Among their many dealings, they operate opium dens in
New York City high-rises where they use young White
models as high-priced call girls for themselves and
their political associates, and then take photos of
the illicit acts and use them to blackmail their
friends and rivals alike. And when all else fails,
they resort to murder.
This film shocks the viewer with Jews. It portrays
Jewish corruption and announces Jewish political and
media power with reckless abandon. It drives the
message home with such force that it will penetrate
even the thickest of American skulls, and even the
most television-addled minds that this great wide
country could possibly produce will "get it." It does
all this with a lack of subtlety that might have
offended the sensibilities of Julius Streicher.
Sharansky's character and his organization parallel,
if they are not directly modeled after, Abe Foxman and
the Anti Defamation League of B'nai B'rith: replete
with secrecy, and mob and Israeli ties. Sharansky has
an Israeli bodyguard and Jewish mob cohorts. Sharansky
shows his hypocrisy vis-à-vis the Negro population.

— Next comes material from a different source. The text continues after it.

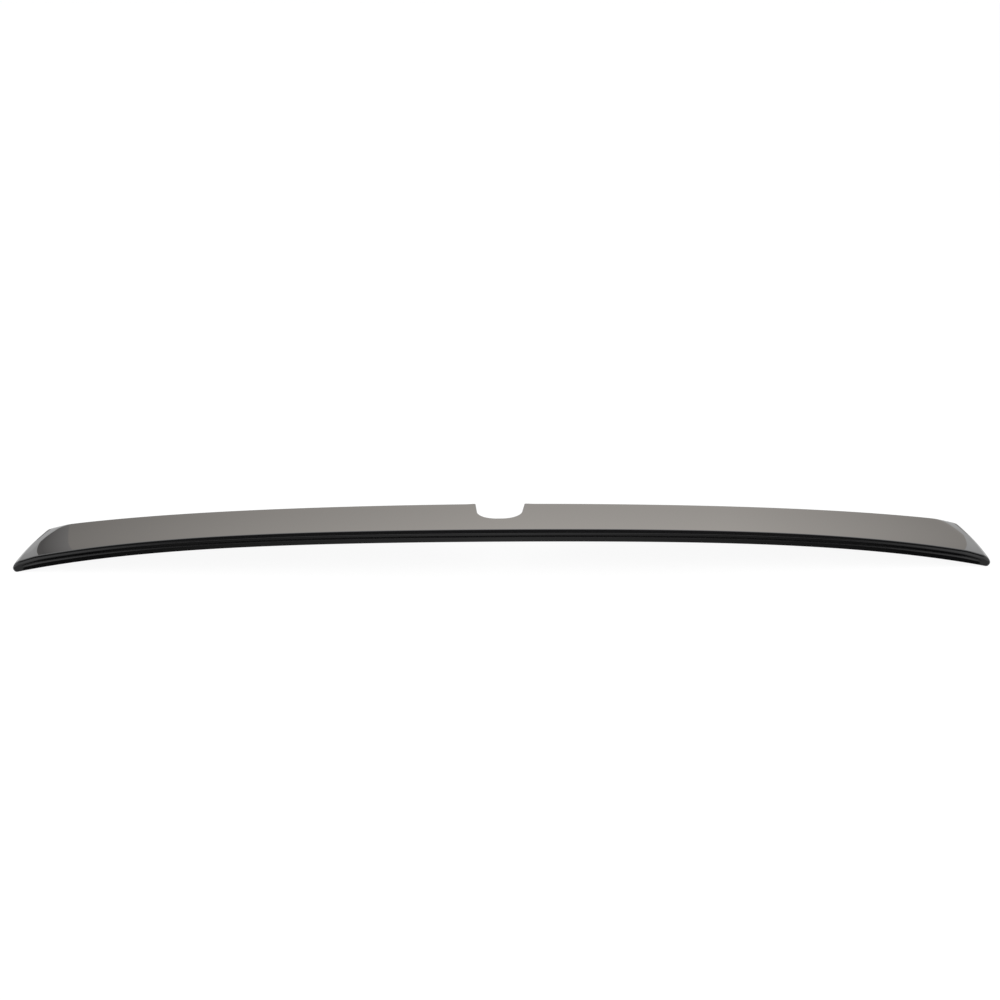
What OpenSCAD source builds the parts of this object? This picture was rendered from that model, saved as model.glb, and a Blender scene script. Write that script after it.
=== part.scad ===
// Roof spoiler for the top of a saloon's rear window, moulded in one piece.
// X runs across the car, +Y is forward and +Z is up. The part stands on its two ends like a low arch.
// A fore and aft distance y is measured forward from the rearmost line of the lip.
// A height h is measured up from the bonding face, which is the arched lower surface.

/* [Plan] */
// Width of the trailing lip from tip to tip
span = 1180; // [1000:5:1300]
// Fore and aft length at the middle
chord = 118; // [100:1:140]
// How far the lip's tips stand forward of its middle
lip_sweep = 36; // [10:1:60]
// How far the leading edge bends forward toward its corners
lead_sweep = 36; // [10:1:60]
// How quickly the leading edge bends: 2 is even, more keeps the middle straight
lead_bend = 3; // [2:0.1:4]
// How much each end runs inward from the lip to the leading edge
end_taper = 27; // [10:1:60]
// How full each end is between its two corners: 1 is straight, more is rounder
end_fullness = 1.3; // [1:0.05:2]
// Radius of the rear corner at each tip, seen from above
tip_r = 5; // [2:0.5:10]
// Radius of the leading corners, seen from above
corner_r = 11; // [6:1:24]

/* [Arch] */
// Rise of the lip's lower edge from its tips to the middle
lip_rise = 57; // [25:1:80]
// Rise of the leading edge from its corners to the middle
lead_rise = 43; // [20:1:65]
// Share of the rise that is a plain parabola, the rest falls away near the ends
even_share = 0.58; // [0.3:0.02:0.9]

/* [Section] */
// Height of the trailing lip
lip_h = 16; // [14:0.5:24]
// Thickness of the leading edge
lead_t = 4; // [3:0.25:7]
// Depth of the hollow sweep of the top between the lip and the leading edge
kick = 0.5; // [0:0.1:2]
// Radius of the upper bead of the lip
nose_r = 4.5; // [3:0.25:4.75]
// Height of the upper bead, from the top of the lip to the groove
bead_h = 8; // [7.75:0.25:9]
// Depth of the groove between the two beads
groove_d = 1.4; // [0.6:0.1:2]
// Radius of the lower bead where it meets the groove
low_r = 2.5; // [1.5:0.25:3]
// Radius of the lip's lower edge
edge_r = 1.5; // [0.5:0.25:2]
// Radius of the leading edge's upper corner
lead_r = 2.2; // [1:0.1:2.6]

/* [Ends] */
// Width of the facet that turns down at the lip's tips
facet_w_rear = 31; // [24:1:36]
// Width of the same facet at the leading corners
facet_w_front = 20; // [14:1:24]
// How much narrower it is halfway than it would be with a straight inner line
facet_waist = 11; // [0:1:13]
// How steeply the facet turns down from the top, in degrees
facet_angle = 7; // [4:0.5:10]
// How softly the top rolls into the facet
facet_blend = 4; // [2:0.5:8]
// Radius of the facet's outer edge at the tips
end_r_rear = 9; // [5:0.5:11]
// Radius of the same edge at the leading corners
end_r_front = 1; // [0.5:0.1:1.2]
// Width over which the underside of each end rounds up to the edge
end_foot_w = 4; // [2:0.5:5]
// Height of that rounding at the tips
end_foot_rear = 4; // [1:0.5:5]
// Height of the same rounding at the leading corners
end_foot_front = 0.6; // [0.3:0.1:1]

/* [Underside] */
// Wall between the top and the pocket
wall = 3; // [2.5:0.1:4]
// Thickness of the lip in front of the pocket
lip_wall = 7; // [5:0.5:9]
// Width of the bonding land behind the leading edge
lead_land = 22; // [14:1:30]
// Width of the rim that the pocket leaves round the notch
notch_rim = 10; // [6:1:14]
// Distance from each end to the pocket
end_land = 30; // [24:1:50]
// Draft of the pocket's walls over its depth
draft = 1; // [0.5:0.25:2]

/* [Notch] */
// Width of the notch at the leading edge
notch_mouth = 60; // [58:1:80]
// Width of the notch at its bottom corners
notch_floor = 55; // [50:1:58]
// Depth of the notch from the leading edge
notch_d = 65; // [55:1:70]
// Radius of the bottom corners of the notch, measured across
notch_r = 24.5; // [12:0.5:25]
// How much longer those corners are fore and aft than across
notch_stretch = 1.4; // [1:0.05:1.5]

/* [Hidden] */
half = span / 2;
// Length of each end that has close sections, and how many sections it has
end_zone = 60;
end_steps = 11;
foot_steps = 6;
// Sections between the notch and the ends, on each side
side_steps = 22;
// Points along the top, round the upper bead, round the leading edge and along the pocket's roof
top_steps = 6;
nose_steps = 7;
lead_steps = 3;
roof_steps = 6;
// Angles at which the upper bead rises out of the groove and the lower bead falls into it
nose_under = 215;
low_over = 140;
groove_h = lip_h - bead_h;
// Length over which the groove and the pocket fade in
groove_fade = 15;
pocket_ramp = 6;
// Height of the end wall between its two roundings, and the foot radius of the leading edge
end_wall_min = 0.8;
lead_foot = 0.6;
// How far the cut for the notch runs past the leading edge, and the steps round each bottom corner
cut_over = 20;
notch_steps = 24;

function lerp(a, b, t) = a + (b - a) * t;
function clamp(v) = min(1, max(0, v));
function soft(v) = (v + sqrt(v * v + facet_blend * facet_blend)) / 2;

// How far an arc of radius r has fallen back at a distance d from its tangent line
function arc_gap(r, d) = d < r ? r - sqrt(r * r - (r - d) * (r - d)) : 0;

// Plan lines: the two edges, the end with and without its rounded corners, and the lines between
function rear_y(x) = lip_sweep * pow(x / half, 2);
function front_y(x) = chord + lead_sweep * pow(abs(x) / half, lead_bend);
function full_half(f) = half - end_taper * pow(f, end_fullness);
function end_x(f) = full_half(f) - arc_gap(tip_r, f * chord) - arc_gap(corner_r, (1 - f) * chord);
function end_gap(u, f) = (1 - abs(u)) * end_x(f);
function plan_y(x, f) = lerp(rear_y(x), front_y(x), f);

// Arched bonding face. It stands on the ground along a foot line near each end and rounds up beyond it
foot_u = 1 - end_foot_w / half;
function fall(t) = even_share * pow(t, 2) + (1 - even_share) * pow(t, 4);
function base_z(x, f) = lerp(lip_rise, lead_rise, f) * max(0, 1 - fall(x / foot_u / full_half(f)));
function low_h(u, f) = lerp(end_foot_rear, end_foot_front, f)
    * arc_gap(end_foot_w, (1 - abs(u)) * half) / end_foot_w;

// Height of the top over the bonding face, first along the middle, then with the end facets
function mid_h(f) = lerp(lip_h, lead_t, f) - 4 * kick * f * (1 - f);
function facet_w(f) = lerp(facet_w_rear, facet_w_front, f) - 4 * facet_waist * f * (1 - f);
function facet_drop(d, f) = tan(facet_angle) * soft(facet_w(f) - d);
function edge_drop(d, f) = arc_gap(lerp(end_r_rear, end_r_front, f), d);
function top_h(u, f) = max(
    low_h(u, f) + end_wall_min,
    mid_h(f) - facet_drop(end_gap(u, f), f) - edge_drop(end_gap(u, f), f)
);

// A point of the section at u, which runs from -1 to 1 across the part
function place(u, y, h) = let (f = y / chord, x = u * end_x(f))
    [x, plan_y(x, f) - reach_y / 2, base_z(x, f) + h];

// Slope of the top where the upper bead meets it, and the bead's centre height
nose_lean = atan((lip_h - lead_t + 4 * kick) / chord);
nose_end_y = nose_r * (1 + sin(nose_lean));
nose_h = mid_h(nose_end_y / chord) - nose_r * cos(nose_lean);
function arc(cy, ch, r, from, to, steps) = [
    for (i = [0:steps]) let (a = lerp(from, to, i / steps)) [cy + r * cos(a), ch + r * sin(a)]
];

// Outline from the lip's lower edge, up the two beads, along the top and round the leading edge
beads = concat(
    arc(low_r, groove_h - low_r * sin(low_over) - edge_r / 2, low_r, 180, low_over, 2),
    [[groove_d, groove_h]],
    arc(nose_r, nose_h, nose_r, nose_under, 90 - nose_lean, nose_steps)
);
function lip_line(groove_share) = concat(
    arc(edge_r, edge_r, edge_r, 270, 180, 2),
    [for (p = beads) [p[0] * (p[1] < nose_h ? groove_share : 1), p[1]]]
);
lead_start = chord - corner_r;
top_line = concat(
    [for (i = [1:top_steps]) let (y = lerp(nose_end_y, lead_start, i / top_steps)) [y, mid_h(y / chord)]],
    [for (s = [0.7, 0.4]) let (y = chord - s * corner_r) [y, mid_h(y / chord)]]
);
lead_line = concat(
    arc(chord - lead_r, lead_t - lead_r, lead_r, 90, 0, lead_steps),
    [[chord, lead_foot], [chord - lead_foot, 0]]
);
reach_y = max([for (p = lead_line) plan_y(end_x(p[0] / chord), p[0] / chord)]);
function outer(u) = [
    for (p = concat(lip_line(clamp(end_gap(u, 0) / groove_fade)), top_line, lead_line))
        let (f = p[0] / chord) place(u, p[0], lerp(low_h(u, f), top_h(u, f), p[1] / mid_h(f)))
];

// Notch outline before its stretch, measured from the leading edge: two round bottom corners and straight
// sides that touch them
corner_x = notch_floor / 2 - notch_r;
corner_y = notch_r - notch_d / notch_stretch;
mouth_x = notch_mouth / 2;
side_len = sqrt(pow(mouth_x - corner_x, 2) + pow(corner_y, 2));
side_angle = atan2(-corner_y, mouth_x - corner_x) - acos(notch_r / side_len);
side_dir = [cos(side_angle), sin(side_angle)];
notch_side = concat(
    arc(corner_x, corner_y, notch_r, -90, side_angle, notch_steps),
    [[mouth_x - cut_over * tan(side_angle), cut_over]]
);
notch_outline = concat(notch_side, [for (i = [notch_steps + 1:-1:0]) [-notch_side[i][0], notch_side[i][1]]]);

// Pocket in the underside: its front line bends round the notch
rim_r = notch_r + notch_rim;
rim_touch = [corner_x, corner_y] + rim_r * side_dir;
pocket_front = chord - lead_land;
rim_out_x = rim_touch[0] + (lead_land / notch_stretch + rim_touch[1]) * tan(side_angle);
function rim_line(x) = x < corner_x ? corner_y - rim_r
    : x < rim_touch[0] ? corner_y - sqrt(pow(rim_r, 2) - pow(x - corner_x, 2))
    : lerp(rim_touch[1], -lead_land / notch_stretch, clamp((x - rim_touch[0]) / (rim_out_x - rim_touch[0])));
function rim_y(x) = chord + notch_stretch * rim_line(x);
function pocket_share(u) = clamp((end_gap(u, 0) - end_land) / pocket_ramp);
function roof_h(u, y) = lerp(low_h(u, y / chord), top_h(u, y / chord) - wall, pocket_share(u));
function land(u, y) = place(u, y, low_h(u, y / chord));
function under(u) = let (front = min(pocket_front, rim_y(abs(u) * half))) concat(
    [land(u, front)],
    [
        for (i = [0:roof_steps]) let (y = lerp(front - draft, lip_wall + draft, i / roof_steps))
            place(u, y, roof_h(u, y))
    ],
    [land(u, lip_wall)]
);

// Where the sections stand across one side: round the notch, along the side and close at the end
rim_angles = [for (i = [0:4]) 18 * i];
notch_xs = concat(
    [for (a = rim_angles) corner_x + rim_r * sin(a)],
    [rim_touch[0], (rim_touch[0] + rim_out_x) / 2, rim_out_x]
);
side_xs = [for (i = [1:side_steps]) lerp(rim_out_x, half - end_zone, i / side_steps)];
end_xs = [for (i = [1:end_steps]) half - lerp(end_foot_w, end_zone, pow(1 - i / end_steps, 2))];
foot_xs = [for (i = [1:foot_steps]) half - end_foot_w * (1 - sin(90 * i / foot_steps))];
one_side = concat(notch_xs, side_xs, end_xs, foot_xs) / half;
sections = concat(
    [for (i = [len(one_side) - 1:-1:0]) -one_side[i]],
    [0],
    one_side
);

// Skin over the sections, closed by a cap at each end
outer_n = len(outer(0));
under_n = len(under(0));
ring_n = outer_n + under_n;
last = (len(sections) - 1) * ring_n;
skin_points = [for (u = sections) each concat(outer(u), under(u))];
skin_faces = [
    for (i = [0:len(sections) - 2]) for (j = [0:ring_n - 1])
        let (a = i * ring_n + j, b = i * ring_n + (j + 1) % ring_n, c = b + ring_n, d = a + ring_n)
            each [[a, b, c], [a, c, d]]
];
function step_to(i) = round(i * (under_n - 1) / (outer_n - 1));
function low(i) = ring_n - 1 - step_to(i);
cap_faces = [
    for (i = [0:outer_n - 2])
        each concat([[i, i + 1, low(i)]], low(i + 1) < low(i) ? [[i + 1, low(i + 1), low(i)]] : [])
];
left_cap = [for (t = cap_faces) [t[0], t[2], t[1]]];
right_cap = [for (t = cap_faces) [t[0] + last, t[1] + last, t[2] + last]];

module moulding() {
    polyhedron(points = skin_points, faces = concat(left_cap, skin_faces, right_cap), convexity = 6);
}

module notch_cutter() {
    translate([0, chord - reach_y / 2, -1])
        scale([1, notch_stretch, 1])
            linear_extrude(height = lip_rise + lip_h + cut_over)
                polygon(notch_outline);
}

module spoiler_shell() {
    color([0.05, 0.05, 0.055])
        difference() {
            moulding();
            notch_cutter();
        }
}

spoiler_shell();
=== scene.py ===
"""Roof spoiler moulded in one piece and painted gloss black, on a pale studio floor.

X runs across the car, +Y is forward, toward the leading edge, and +Z is up. Every size is in metres.
A fore and aft distance y is measured forward from the rearmost line of the lip, and a height h is
measured up from the bonding face, which is the arched lower surface that meets the roof.
"""

import logging
import math
from dataclasses import dataclass
from enum import Enum

import bmesh
import bpy
from mathutils import Matrix, Vector


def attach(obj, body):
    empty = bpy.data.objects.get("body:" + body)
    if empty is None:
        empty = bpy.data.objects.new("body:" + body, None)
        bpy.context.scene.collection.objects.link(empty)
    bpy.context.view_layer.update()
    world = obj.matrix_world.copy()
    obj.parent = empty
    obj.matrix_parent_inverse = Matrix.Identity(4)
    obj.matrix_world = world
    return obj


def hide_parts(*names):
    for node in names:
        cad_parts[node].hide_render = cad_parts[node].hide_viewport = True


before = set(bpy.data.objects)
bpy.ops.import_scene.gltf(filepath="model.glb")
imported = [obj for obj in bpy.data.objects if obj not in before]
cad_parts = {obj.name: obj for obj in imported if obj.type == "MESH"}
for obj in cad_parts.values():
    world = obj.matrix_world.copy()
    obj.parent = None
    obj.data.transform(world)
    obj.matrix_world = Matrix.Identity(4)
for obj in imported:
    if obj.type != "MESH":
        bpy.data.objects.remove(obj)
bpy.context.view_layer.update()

log = logging.getLogger("roof_spoiler")

PICTURE_PIXELS = 1000
MICRON = 1e-6

Plan = tuple[float, float]
Range = tuple[float, float]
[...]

Though a former 'civil rights activist' himself, he is
afraid to meet with a Sharptonesque Black clergyman.
He finally does so with great hesitation, after being
mercilessly cajoled and even blackmailed by his old
friend Eli. When the Negro preacher and Sharansky have
words, Eli breaks it up by saying "We're all on the
same team!" -- a telling remark indeed. They are
eventually persuaded to join together in common cause,
while despising one another, in a public display of
support and feigned concern for the Nigerian
immigrants.
The film highlights many other truths about the Jewish
psyche. Téa Leoni plays a blonde "supermodel" addicted
to drugs who prostitutes herself in one of Sharansky's
opium dens. When she acquires damning information
about her Jewish owners, she is raped and murdered in
such a way as to make her look like a simple victim of
overdose.
Another important interaction between Jew and non-Jew
is the relationship between Eli and his brother's
widow, played by Kim Basinger. She is a small town
blonde Virginia native who has fallen in love with her
brother-in-law. This love affair is a very realistic
dramatization of the secular Jew's common desire to
mate with a White woman. This is reminiscent of a
scene in the recent militantly Jewish film The Man Who
Cried, in which the main character's Jewish father
emigrates from Russia to become a successful movie
producer, finds a blonde wife, and sires several
blonde children. In this way the Negro and the Jew
actually do have some real-life similarities. While
they have a deep hatred for the Aryan, it stems in
part from a jealous desire to be the Aryan. When one
attains a certain degree of financial success, one
bypasses one's Semitic sisters for a more attractive
White spouse.
This movie also had another important undertone. That
is the growing, but still more or less civil, divide
between the traditional leftist Jew -- the kind you
might find at Pacifica Radio or in the National
Lawyers Guild, here represented by Eli Wurman -- and
the more politically flexible "neo-conservative"
high-power Jews who have abandoned traditional leftist
causes in favor of blatant power grabbing, portrayed
in real life by David Horowitz, Allan Dershowitz, Abe
Foxman et al., and portrayed in the movie by Elliot
Sharansky.
People I Know is not likely to be a huge commercial
success. It's a bit too heavy on the dialogue for the
average Terminator and Bowl Game crowd. This, coupled
with the fact that organized Jewish groups like the
ADL aren't likely to stomach this sort of portrayal in
silence, makes me think that the film will not enjoy a
long run.
However, what we have now is a fantastic, but brief,
opportunity to reach the general public with the most
important message we can convey to them: the realities
of Jewish power and Jewish thinking. This movie has
such big names that it will be very easy to convince
the average White person to go and see it, as long as
it remains in the theatres. Everyone reading this
article should encourage everyone he knows to go and
see this movie right away. Simply telling people about
what a great movie it is, and what a phenomenal acting
job Al Pacino has done in it, should be enough to get
any movie fan motivated. One would not even need to
mention politics. The very fact that it was Jews who
made the film makes the message all the more damning.
It can not be written off as mere "anti-Semitism."
People I Know was first released in late 2002 on
airline movie flights, then in Europe and Australia as
straight to video releases. It was screened at the
Sundance Film Festival, where it was warmly received.
Its North American release was held up as a result of
the World Trade Center bombings. Eli's office was in
the World Trade Center in the original shoot. There
was also a scene of the WTC turning on its side in the
original cut. So, they edited and did some retakes to
remove this potentially disturbing element from the
film, and to avoid associating the WTC with the
unethical Jews portrayed as working there.
To see if the general, largely non-political, public
would glean the same message from the film that I had,
I checked the public reviews on the Internet Movie
Data Base, where one reviewer said in part:
I have recently viewed this film and it is pretty good
(7/10). I am not a huge conspiracy nut, however, this
film does paint a VERY dim picture of the (fictional?)
political landscape in New York. At the heart of the
film is a consortium of Jewish professionals who do
all sorts of things to prevent the Mayor's reelection.
It feeds on common perceptions of the Jewish power
system in America; in fact it pretty much
sensationalizes their ominous role. Damn interesting,
but have you ever seen a film that casts the Jewish
American race in a negative light? This would have
been this film.
Apparently Joe Public is getting the message.
I would say that People I Know is the most important
movie of the year. Every American should see this
film. Miramax has done us a great favor here. Let's
get the word out and see that this film does well.